Setelah mengevaluasi situasi yang begitu parah bagi Republik Indonesia. Akibat dari Perjanjian Linggajati 1947 dan Renviille 1948 yang merupakan hasil dari diplomasi Sutan Syahrir dan Perdana Menteri Amir Syarifuddin. Tan Malaka pun merintis pembentukan Partai Murba, 7 November 1948 di Yogyakarta.

Pada tahun 1949 tepatnya di bulan Februari Tan Malaka hilang tak tentu keberadaannya. Mati pun tak tahu kuburnya di mana. Pada saat di tengah-tengah perjuangan bersama Gerilya Pembela Proklamasi di Pethok, Kediri, Jawa Timur. Namun, akhirnya misteri tersebut terungkap juga.

Dari penuturan Harry A. Poeze, seorang sejawaran Belanda yang mengatakan bahwa Tan Malaka ditembak mati pada tanggal 21 Februari 1949 atas perintah Letda Soekotjo dari Batalyon Sikatan, Divisi Brawijaya.

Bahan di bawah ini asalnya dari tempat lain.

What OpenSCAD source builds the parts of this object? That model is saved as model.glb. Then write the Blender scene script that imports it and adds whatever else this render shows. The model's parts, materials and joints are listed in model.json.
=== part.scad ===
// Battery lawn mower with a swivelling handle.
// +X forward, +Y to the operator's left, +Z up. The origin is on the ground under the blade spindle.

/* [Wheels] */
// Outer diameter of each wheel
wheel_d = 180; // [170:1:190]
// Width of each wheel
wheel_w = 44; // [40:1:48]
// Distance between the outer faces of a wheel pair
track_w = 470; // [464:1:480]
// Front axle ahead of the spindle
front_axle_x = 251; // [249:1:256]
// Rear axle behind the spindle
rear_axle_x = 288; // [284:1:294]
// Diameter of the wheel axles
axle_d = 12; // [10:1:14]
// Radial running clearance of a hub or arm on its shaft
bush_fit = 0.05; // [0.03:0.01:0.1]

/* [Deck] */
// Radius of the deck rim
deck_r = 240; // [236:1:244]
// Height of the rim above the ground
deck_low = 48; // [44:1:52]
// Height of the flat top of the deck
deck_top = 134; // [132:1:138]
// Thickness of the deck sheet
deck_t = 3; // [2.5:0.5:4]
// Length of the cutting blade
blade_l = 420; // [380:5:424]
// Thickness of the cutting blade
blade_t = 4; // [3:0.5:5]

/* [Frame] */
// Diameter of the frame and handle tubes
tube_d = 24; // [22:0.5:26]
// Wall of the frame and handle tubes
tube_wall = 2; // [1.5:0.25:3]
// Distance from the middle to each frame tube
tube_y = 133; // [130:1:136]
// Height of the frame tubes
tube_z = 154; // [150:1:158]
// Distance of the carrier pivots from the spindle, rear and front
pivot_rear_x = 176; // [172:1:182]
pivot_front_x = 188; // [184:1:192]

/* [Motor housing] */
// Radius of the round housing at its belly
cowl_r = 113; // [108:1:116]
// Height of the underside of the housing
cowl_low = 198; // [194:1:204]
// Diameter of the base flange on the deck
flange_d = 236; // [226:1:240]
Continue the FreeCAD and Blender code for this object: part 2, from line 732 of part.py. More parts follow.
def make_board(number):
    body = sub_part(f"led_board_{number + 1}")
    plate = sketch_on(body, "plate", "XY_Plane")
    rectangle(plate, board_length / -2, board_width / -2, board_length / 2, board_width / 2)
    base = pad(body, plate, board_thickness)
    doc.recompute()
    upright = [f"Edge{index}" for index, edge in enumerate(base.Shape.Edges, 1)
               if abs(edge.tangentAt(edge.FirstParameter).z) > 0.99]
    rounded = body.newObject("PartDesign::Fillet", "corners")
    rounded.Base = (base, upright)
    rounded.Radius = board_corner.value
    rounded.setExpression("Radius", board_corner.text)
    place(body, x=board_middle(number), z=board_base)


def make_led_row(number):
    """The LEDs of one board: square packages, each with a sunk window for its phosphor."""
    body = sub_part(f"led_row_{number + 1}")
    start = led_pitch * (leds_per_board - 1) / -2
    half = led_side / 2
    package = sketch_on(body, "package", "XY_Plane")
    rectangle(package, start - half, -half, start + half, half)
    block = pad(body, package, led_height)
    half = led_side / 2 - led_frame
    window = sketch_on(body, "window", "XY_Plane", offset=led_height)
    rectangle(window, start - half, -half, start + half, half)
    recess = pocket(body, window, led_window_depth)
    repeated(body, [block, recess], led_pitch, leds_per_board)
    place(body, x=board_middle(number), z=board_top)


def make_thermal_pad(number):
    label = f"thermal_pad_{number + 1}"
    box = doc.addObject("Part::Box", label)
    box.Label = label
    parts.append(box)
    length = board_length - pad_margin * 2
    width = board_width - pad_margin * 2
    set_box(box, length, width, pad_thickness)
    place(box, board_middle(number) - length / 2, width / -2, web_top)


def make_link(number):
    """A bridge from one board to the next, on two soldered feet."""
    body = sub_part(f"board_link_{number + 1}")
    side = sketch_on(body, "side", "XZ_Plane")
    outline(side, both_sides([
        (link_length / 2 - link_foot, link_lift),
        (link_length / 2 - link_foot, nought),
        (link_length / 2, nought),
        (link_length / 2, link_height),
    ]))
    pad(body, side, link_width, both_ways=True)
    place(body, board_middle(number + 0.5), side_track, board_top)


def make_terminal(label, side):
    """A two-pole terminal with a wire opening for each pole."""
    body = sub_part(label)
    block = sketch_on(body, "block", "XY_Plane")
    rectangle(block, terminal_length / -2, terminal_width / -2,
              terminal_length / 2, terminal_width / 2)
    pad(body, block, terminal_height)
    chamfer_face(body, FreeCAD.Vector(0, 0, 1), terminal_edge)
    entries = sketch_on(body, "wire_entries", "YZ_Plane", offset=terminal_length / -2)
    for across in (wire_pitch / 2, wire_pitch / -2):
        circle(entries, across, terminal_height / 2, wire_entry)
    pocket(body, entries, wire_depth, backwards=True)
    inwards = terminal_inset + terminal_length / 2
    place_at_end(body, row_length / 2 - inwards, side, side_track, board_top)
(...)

Di tahun yang sama direktur penerbitan Institut Kerajaan Belanda untuk Studi Karibia dan Asia Tenggara atau KITLV. Harry a Poeze kembali merilis sebuah hasil penilitan bahwa Tan Malaka ditembak pasukan TNI di lereng Gunung WIlis, tepatnya di Desa Selopanggung, Kecamatan Semen, Kabupaten Kediri pada tanggal 21 Februari 1949.

Akhirnya, Keputusan Presiden RI No. 53, yang ditandatangai Presiden Soekarno 28 Maret 1963 menetapkan bahwa Tan Malaka sebagai seorang pahlawan kemerdekaan Nasional.